WHAT TO DO
Please list all lines of the material below in which the string "JSON" occurs.

MATERIAL SUPPLIED

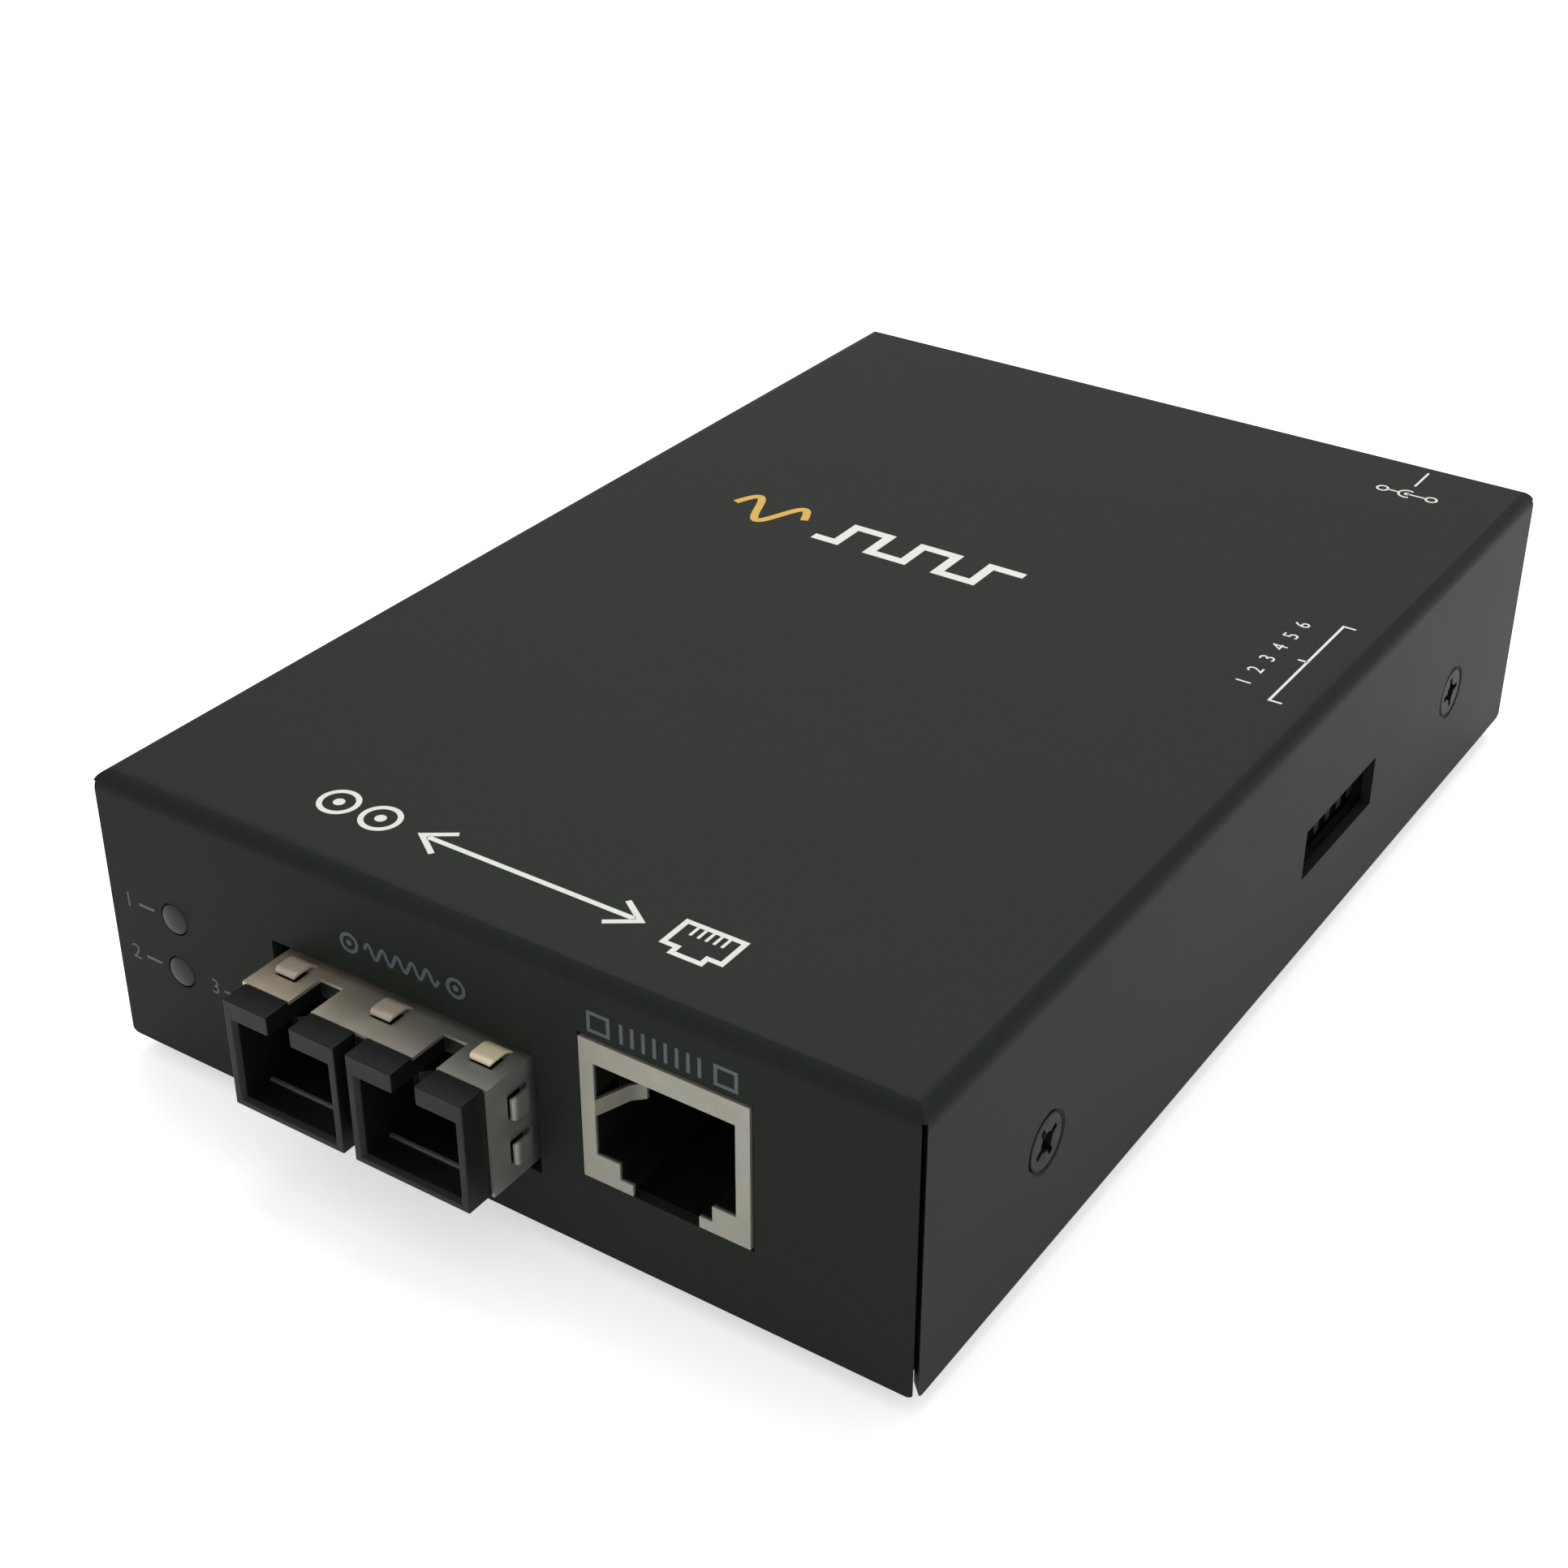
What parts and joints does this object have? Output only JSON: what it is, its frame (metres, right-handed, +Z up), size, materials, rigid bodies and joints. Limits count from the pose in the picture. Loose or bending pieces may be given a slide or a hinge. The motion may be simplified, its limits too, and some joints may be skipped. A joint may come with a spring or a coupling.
{
  "type": "fibre media converter",
  "caption": "Stand-alone media converter in a folded steel case, joining a copper network socket to a twin fibre receptacle, with setting switches and a power inlet.",
  "frame": {"origin": "on the surface that the feet stand on, in the middle of the overall length and width", "axes": "+Z up, -Y towards the connector side, +X to the right seen from the connector side"},
  "size_m": [0.08, 0.127, 0.0285],
  "materials": {
    "case_paint": "fine-texture black powder coat, satin",
    "screw_black": "black zinc-plated steel, satin",
    "foot_rubber": "moulded rubber, matt",
    "board_laminate": "green solder mask on glass laminate",
    "bare_steel": "nickel-plated steel, satin",
    "tinned_shield": "tin-plated sheet, dull",
    "gold_contact": "gold-plated spring wire",
    "port_plastic": "moulded black thermoplastic",
    "lamp_plastic": "diffused lens, unlit",
    "slider_plastic": "moulded dark thermoplastic",
    "chip_plastic": "black moulding compound",
    "can_aluminium": "drawn can"
  },
  "bodies": {
    "converter": {"top_cover": "case_paint", "base_tray": "case_paint", "cover_screws": "screw_black", "rubber_feet": "foot_rubber", "circuit_board": "board_laminate", "board_posts": "bare_steel", "board_screws": "bare_steel", "fibre_housing": "port_plastic", "fibre_shield": "tinned_shield", "ferrule_sleeves": "bare_steel", "latch_arms": "port_plastic", "fibre_pins": "bare_steel", "copper_shield": "tinned_shield", "copper_housing": "port_plastic", "copper_contacts": "gold_contact", "lamp_holders": "port_plastic", "indicator_lamps": "lamp_plastic", "lamp_leads": "bare_steel", "switch_body": "port_plastic", "switch_pins": "bare_steel", "power_inlet": "port_plastic", "inlet_pin": "bare_steel", "inlet_contacts": "bare_steel", "converter_chip": "chip_plastic", "chip_legs": "bare_steel", "line_transformer": "chip_plastic", "capacitors": "can_aluminium", "power_inductor": "chip_plastic", "crystal_can": "can_aluminium"},
    "slider_1": {"switch_slider_1": "slider_plastic"},
    "slider_2": {"switch_slider_2": "slider_plastic"},
    "slider_3": {"switch_slider_3": "slider_plastic"},
    "slider_4": {"switch_slider_4": "slider_plastic"},
    "slider_5": {"switch_slider_5": "slider_plastic"},
    "slider_6": {"switch_slider_6": "slider_plastic"}
  },
  "joints": [
    {"name": "slider_1_slide", "type": "slide", "parent": "converter", "child": "slider_1", "axis": [0, 0, 1], "range_m": [0, 0.0015]},
    {"name": "slider_2_slide", "type": "slide", "parent": "converter", "child": "slider_2", "axis": [0, 0, 1], "range_m": [0, 0.0015]},
    {"name": "slider_3_slide", "type": "slide", "parent": "converter", "child": "slider_3", "axis": [0, 0, 1], "range_m": [0, 0.0015]},
    {"name": "slider_4_slide", "type": "slide", "parent": "converter", "child": "slider_4", "axis": [0, 0, 1], "range_m": [0, 0.0015]},
    {"name": "slider_5_slide", "type": "slide", "parent": "converter", "child": "slider_5", "axis": [0, 0, 1], "range_m": [0, 0.0015]},
    {"name": "slider_6_slide", "type": "slide", "parent": "converter", "child": "slider_6", "axis": [0, 0, 1], "range_m": [0, 0.0015]}
  ]
}
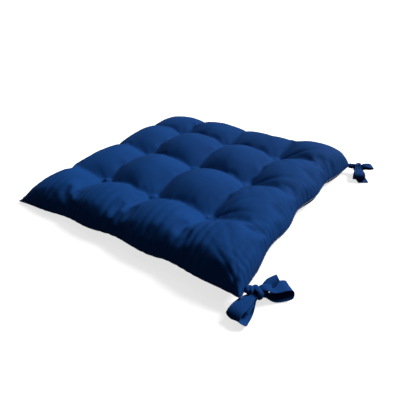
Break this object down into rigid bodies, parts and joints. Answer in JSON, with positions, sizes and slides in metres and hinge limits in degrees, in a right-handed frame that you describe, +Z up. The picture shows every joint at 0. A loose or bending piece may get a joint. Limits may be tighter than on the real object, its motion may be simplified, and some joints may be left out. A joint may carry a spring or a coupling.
{
  "type": "seat cushion",
  "caption": "Square tufted chair cushion, flat underneath, with knife-edge seams drawn in between its corners and a bow-tied fabric strap at each rear corner.",
  "frame": {"origin": "centre of the cushion's underside, on the surface that it lies on", "axes": "+Z up, through the thickness; +Y towards the rear edge, where the ties are; +X towards the rear tie on the right, as seen from above with the rear edge away from the viewer"},
  "size_m": [0.4534, 0.45, 0.0624],
  "materials": {
    "cover_cotton": "matte",
    "tie_cotton": "matte",
    "sewing_thread": "satin",
    "polyester_fibre": "matte"
  },
  "bodies": {
    "cushion": {"cover_top_panel": "cover_cotton", "cover_bottom_panel": "cover_cotton", "fibre_filling": "polyester_fibre", "perimeter_seam": "sewing_thread", "closing_stitch": "sewing_thread", "tuft_stitch_11": "sewing_thread", "tuft_stitch_12": "sewing_thread", "tuft_stitch_13": "sewing_thread", "tuft_stitch_21": "sewing_thread", "tuft_stitch_22": "sewing_thread", "tuft_stitch_23": "sewing_thread", "tuft_stitch_31": "sewing_thread", "tuft_stitch_32": "sewing_thread", "tuft_stitch_33": "sewing_thread"},
    "right_tie_root": {"right_tie_tack": "sewing_thread"},
    "right_bow": {"right_strap_a": "tie_cotton", "right_strap_b": "tie_cotton", "right_bow_knot": "tie_cotton"},
    "left_tie_root": {"left_tie_tack": "sewing_thread"},
    "left_bow": {"left_strap_a": "tie_cotton", "left_strap_b": "tie_cotton", "left_bow_knot": "tie_cotton"}
  },
  "joints": [
    {"name": "right_tie_swing", "type": "hinge", "parent": "cushion", "child": "right_tie_root", "pos_m": [0.184, 0.19785, 0.02029], "axis": [0, 0, 1], "range_deg": [-20, 10]},
    {"name": "right_tie_lift", "type": "hinge", "parent": "right_tie_root", "child": "right_bow", "pos_m": [0.184, 0.19785, 0.02029], "axis": [1, 0, 0], "range_deg": [-40, 80]},
    {"name": "left_tie_swing", "type": "hinge", "parent": "cushion", "child": "left_tie_root", "pos_m": [-0.197, 0.19958, 0.01218], "axis": [0, 0, 1], "range_deg": [-10, 30]},
    {"name": "left_tie_lift", "type": "hinge", "parent": "left_tie_root", "child": "left_bow", "pos_m": [-0.197, 0.19958, 0.01218], "axis": [1, 0, 0], "range_deg": [-60, 80]}
  ]
}
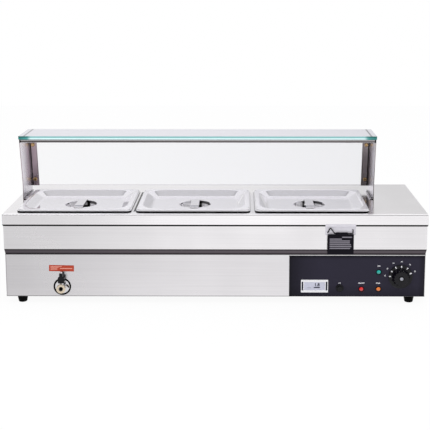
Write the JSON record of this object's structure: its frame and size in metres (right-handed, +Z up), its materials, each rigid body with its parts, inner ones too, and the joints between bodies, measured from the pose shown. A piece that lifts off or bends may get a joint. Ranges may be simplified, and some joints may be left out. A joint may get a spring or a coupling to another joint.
{
  "type": "countertop food warmer",
  "caption": "Long countertop wet-heat food warmer with lift-out pans, lift-off lids, a glass guard and shelf, a control panel with dial and lamps, and a drain valve.",
  "frame": {"origin": "middle of the footprint, on the worktop under the feet", "axes": "+X to the right, +Y to the back, +Z up; the controls face -Y"},
  "size_m": [1.2, 0.44, 0.457],
  "materials": {
    "brushed_steel": "satin brushed",
    "polished_steel": "polished",
    "element_steel": "satin",
    "clear_glass": "polished",
    "window": "polished",
    "black_rubber": "matt",
    "panel_paint": "satin",
    "black_plastic": "gloss",
    "grey_plastic": "matt",
    "clip_plastic": "gloss",
    "red_plastic": "gloss",
    "red_lens": "gloss",
    "orange_lens": "gloss",
    "green_lens": "gloss",
    "white_plastic": "gloss",
    "dark_wire": "satin",
    "bright_metal": "polished",
    "brass": "polished"
  },
  "bodies": {
    "cabinet": {"bar_caps": "black_plastic", "base_plate": "brushed_steel", "button_collar": "black_plastic", "control_panel": "panel_paint", "cord_gland": "black_plastic", "deck_seal": "black_rubber", "drain_pipe": "brushed_steel", "drain_plate": "red_plastic", "drain_rosette": "polished_steel", "drain_seal": "black_rubber", "foot_front_left": "black_rubber", "foot_front_right": "black_rubber", "foot_rear_left": "black_rubber", "foot_rear_right": "black_rubber", "foot_screws": "bright_metal", "front_panel": "brushed_steel", "heating_element": "element_steel", "lamp_collars": "dark_wire", "lamp_green": "green_lens", "lamp_orange": "orange_lens", "lamp_red": "red_lens", "lower_housing": "brushed_steel", "meter_bezel": "white_plastic", "meter_window": "window", "outlet_nut": "brass", "pan_bars": "polished_steel", "pane_bolts": "brass", "post_screws": "bright_metal", "rear_pane": "clear_glass", "sensor": "brass", "shelf_bar": "polished_steel", "shelf_glass": "clear_glass", "tag_clip": "clip_plastic", "tag_wire": "dark_wire", "tank_bushings": "black_rubber", "terminal_block": "grey_plastic", "thermostat": "grey_plastic", "top_deck": "polished_steel", "upper_housing": "brushed_steel", "upright_left": "polished_steel", "upright_right": "polished_steel", "valve_body": "bright_metal", "water_tank": "polished_steel"},
    "pan_left_body": {"pan_left": "polished_steel"},
    "lid_left_body": {"lid_left": "polished_steel", "lid_strap_left": "polished_steel"},
    "pan_middle_body": {"pan_middle": "polished_steel"},
    "lid_middle_body": {"lid_middle": "polished_steel", "lid_strap_middle": "polished_steel"},
    "pan_right_body": {"pan_right": "polished_steel"},
    "lid_right_body": {"lid_right": "polished_steel", "lid_strap_right": "polished_steel"},
    "dial": {"dial_knob": "black_plastic", "dial_cap": "bright_metal", "dial_shaft": "bright_metal"},
    "valve": {"valve_handle": "black_plastic", "valve_stem": "bright_metal", "valve_ball": "bright_metal"},
    "button": {"reset_button": "black_plastic"},
    "card": {"tag_card": "black_plastic"}
  },
  "joints": [
    {"name": "pan_left_lift", "type": "slide", "parent": "cabinet", "child": "pan_left_body", "axis": [0, -0.0785, 0.9969], "range_m": [0, 0.155]},
    {"name": "lid_left_lift", "type": "slide", "parent": "pan_left_body", "child": "lid_left_body", "axis": [0, -0.7071, 0.7071], "range_m": [0, 0.2]},
    {"name": "pan_middle_lift", "type": "slide", "parent": "cabinet", "child": "pan_middle_body", "axis": [0, -0.0785, 0.9969], "range_m": [0, 0.155]},
    {"name": "lid_middle_lift", "type": "slide", "parent": "pan_middle_body", "child": "lid_middle_body", "axis": [0, -0.7071, 0.7071], "range_m": [0, 0.2]},
    {"name": "pan_right_lift", "type": "slide", "parent": "cabinet", "child": "pan_right_body", "axis": [0, -0.0785, 0.9969], "range_m": [0, 0.155]},
    {"name": "lid_right_lift", "type": "slide", "parent": "pan_right_body", "child": "lid_right_body", "axis": [0, -0.7071, 0.7071], "range_m": [0, 0.2]},
    {"name": "dial_turn", "type": "hinge", "parent": "cabinet", "child": "dial", "pos_m": [0.5245, -0.205, 0.08], "axis": [0, 1, 0], "range_deg": [0, 270]},
    {"name": "valve_turn", "type": "hinge", "parent": "cabinet", "child": "valve", "pos_m": [-0.4355, -0.2075, 0.065], "axis": [0, 0, 1], "range_deg": [0, 90]},
    {"name": "button_press", "type": "slide", "parent": "cabinet", "child": "button", "axis": [0, 1, 0], "range_m": [0, 0.0025], "stiffness_N_per_m": 300, "springref_m": -0.002},
    {"name": "card_swing", "type": "hinge", "parent": "cabinet", "child": "card", "pos_m": [0.353, -0.203, 0.207], "axis": [-1, 0, 0], "range_deg": [0, 80]}
  ]
}
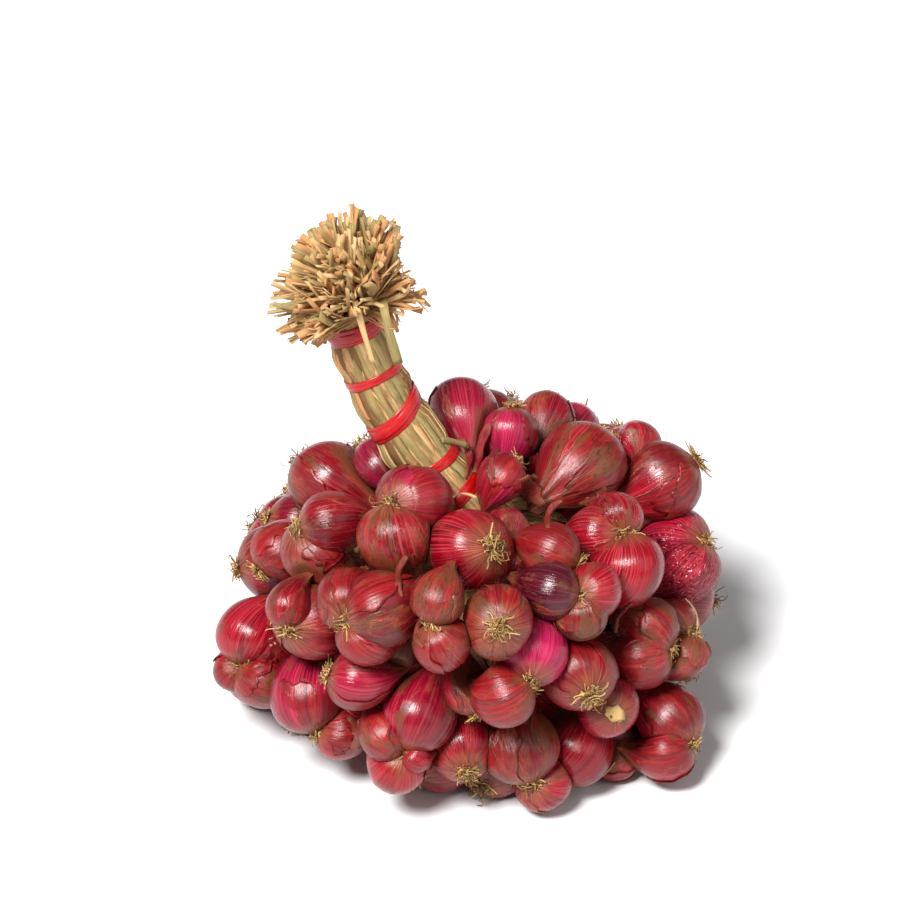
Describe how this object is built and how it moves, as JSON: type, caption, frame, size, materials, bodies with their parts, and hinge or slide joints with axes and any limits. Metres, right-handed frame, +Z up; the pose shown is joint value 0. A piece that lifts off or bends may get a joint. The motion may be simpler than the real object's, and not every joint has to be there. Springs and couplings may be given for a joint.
{
  "type": "tied bunch of pink shallots",
  "caption": "Bunch of pink shallot bulbs heaped round their dried leaves, which red ribbon ties bind into a stem with a cut brush at its end.",
  "frame": {"origin": "under the middle of the whole bunch, on the surface that its lowest bulbs rest on", "axes": "+Z up from that surface, -Y towards the front, where the leaf stem leans, +X to the right seen from the front"},
  "size_m": [0.2526, 0.2544, 0.285],
  "materials": {
    "skin_crimson": "satin papery skin",
    "skin_rose": "satin papery skin",
    "skin_dark": "satin papery skin",
    "skin_pink": "satin papery skin",
    "skin_russet": "satin papery skin",
    "skin_purple": "satin papery skin",
    "straw": "matt, dry and fibrous",
    "ribbon": "glossy"
  },
  "bodies": {
    "root": {"shallot_01": "skin_rose", "shallot_02": "skin_russet", "shallot_03": "skin_pink", "shallot_04": "skin_dark", "shallot_05": "skin_purple", "shallot_06": "skin_purple", "shallot_07": "skin_russet", "shallot_08": "skin_rose", "shallot_09": "skin_purple", "shallot_10": "skin_pink", "shallot_11": "skin_russet", "shallot_12": "skin_rose", "shallot_13": "skin_dark", "shallot_14": "skin_dark", "shallot_15": "skin_dark", "shallot_16": "skin_rose", "shallot_17": "skin_rose", "shallot_18": "skin_pink", "shallot_19": "skin_rose", "shallot_20": "skin_russet", "shallot_21": "skin_purple", "shallot_22": "skin_rose", "shallot_23": "skin_dark", "shallot_24": "skin_purple", "shallot_25": "skin_pink", "shallot_26": "skin_rose", "shallot_27": "skin_russet", "shallot_28": "skin_rose", "shallot_29": "skin_russet", "shallot_30": "skin_crimson", "shallot_31": "skin_crimson", "shallot_32": "skin_russet", "shallot_33": "skin_crimson", "shallot_34": "skin_crimson", "shallot_35": "skin_purple", "shallot_36": "skin_rose", "shallot_37": "skin_crimson", "shallot_38": "skin_rose", "shallot_39": "skin_russet", "shallot_40": "skin_dark", "shallot_41": "skin_rose", "shallot_42": "skin_purple", "shallot_43": "skin_purple", "shallot_44": "skin_purple", "shallot_45": "skin_pink", "shallot_46": "skin_pink", "shallot_47": "skin_rose", "shallot_48": "skin_dark", "shallot_49": "skin_russet", "shallot_50": "skin_pink", "shallot_51": "skin_rose", "shallot_52": "skin_rose", "shallot_53": "skin_russet", "shallot_54": "skin_dark", "leaf_bundle": "straw", "tie_1": "ribbon", "tie_2": "ribbon", "tie_3": "ribbon", "tie_4": "ribbon", "tie_5": "ribbon"}
  },
  "joints": []
}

PROBLEM SOLUTION
What parts and joints does this object have? Output only JSON: what it is, its frame (metres, right-handed, +Z up), size, materials, rigid bodies and joints. Limits count from the pose in the picture. Loose or bending pieces may be given a slide or a hinge. The motion may be simplified, its limits too, and some joints may be skipped. A joint may come with a spring or a coupling.
Break this object down into rigid bodies, parts and joints. Answer in JSON, with positions, sizes and slides in metres and hinge limits in degrees, in a right-handed frame that you describe, +Z up. The picture shows every joint at 0. A loose or bending piece may get a joint. Limits may be tighter than on the real object, its motion may be simplified, and some joints may be left out. A joint may carry a spring or a coupling.
Write the JSON record of this object's structure: its frame and size in metres (right-handed, +Z up), its materials, each rigid body with its parts, inner ones too, and the joints between bodies, measured from the pose shown. A piece that lifts off or bends may get a joint. Ranges may be simplified, and some joints may be left out. A joint may get a spring or a coupling to another joint.
Describe how this object is built and how it moves, as JSON: type, caption, frame, size, materials, bodies with their parts, and hinge or slide joints with axes and any limits. Metres, right-handed frame, +Z up; the pose shown is joint value 0. A piece that lifts off or bends may get a joint. The motion may be simpler than the real object's, and not every joint has to be there. Springs and couplings may be given for a joint.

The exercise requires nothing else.